U.S. Overwhelmed By H-1B Visa Requests

In a seven-day period, Citizenship and Immigration Services said it received nearly double the 85,000 visas that can be issued for fiscal 2009.

During the five-day window in April that the United States was accepting H-1B visa petitions, the government received 163,000 H-1B applications, nearly double the 85,000 visas that can be issued for fiscal 2009 starting Oct. 1.

Of the petitions received by U.S. Citizenship and Immigration Services, more than 31,200 were for the exempted category of foreign students with advanced degrees from U.S. schools. The annual cap on that exempted group is 20,000, while the annual cap on general H-1B visas is set at 65,000.

Although the preliminary number of 163,000 petitions filed this year from April 1 to April 7 exceeded the 133,000 that were filed last April, the figure isn't as high as some tech industry groups had expected.

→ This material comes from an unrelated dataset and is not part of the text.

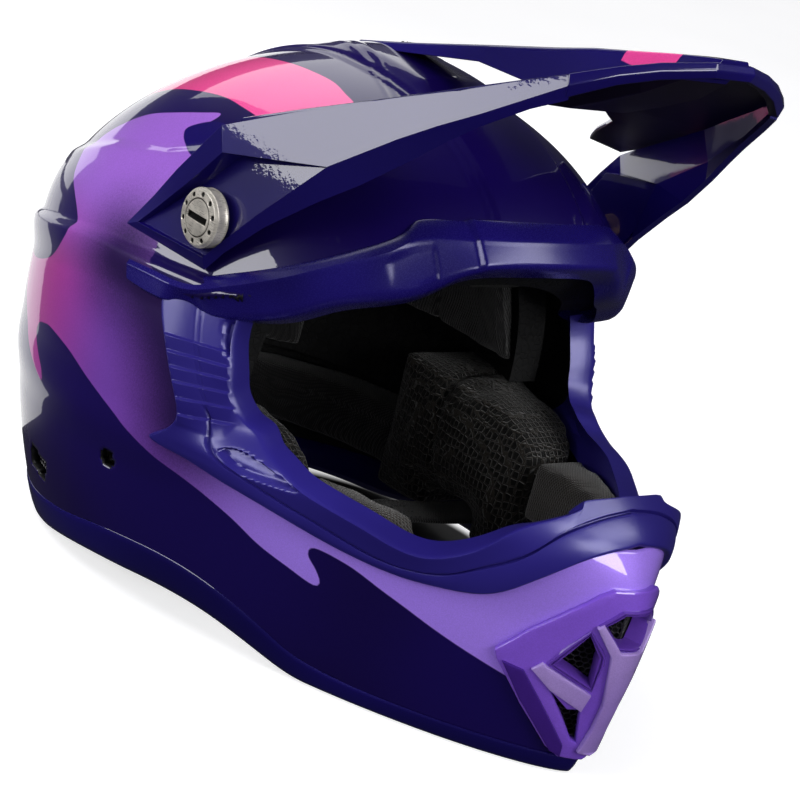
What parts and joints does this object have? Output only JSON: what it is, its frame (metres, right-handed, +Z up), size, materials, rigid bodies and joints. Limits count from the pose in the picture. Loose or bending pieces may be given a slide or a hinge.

That's because last year USCIS received the 133,000 petitions in two days before it stopped accepting any more.

"There was speculation there would be more," said a spokesman for Compete America, a coalition of tech companies and educators lobbying Congress to raise the cap. Yet, "as expected, tens of thousands of highly educated professionals will lose the random lottery, and America's door will be shut to this talent," said Robert Hoffman, co-chair of Compete America and VP for government and public affairs at Oracle in a statement. "Congress must address this problem once and for all this year."

Still, others were surprised that number climbed as high as it did. "I had expected it to be somewhat lower," said Kim Berry, president of U.S. IT worker advocacy group Programmers Guild in an e-mail interview with InformationWeek. "Still, since those applications were for 85,000 slots, it means that over 50% of the applications will be approved," said Berry. "It also means that if approval were based on salary, all applications that paid over the median -- historically below $60,000 -- would have been approved."

"Congress is aware that tens of thousands of these visas are being used by foreign consulting firms that are displacing U.S. consulting firms and offshoring American technology," said Berry. "This usage does not increase U.S. global competitiveness and undermines U.S. workers, and thus should be prohibited."

USCIS this week expects to begin conducting its computerized random selection process to approve the H-1B visa petitions. The 20,000 petitions for the advanced degree exemption will be selected first. Those advanced degree petitions not selected will get a second chance to be picked -- those applications will then join the pool of general petitions that are subject to the 65,000 cap.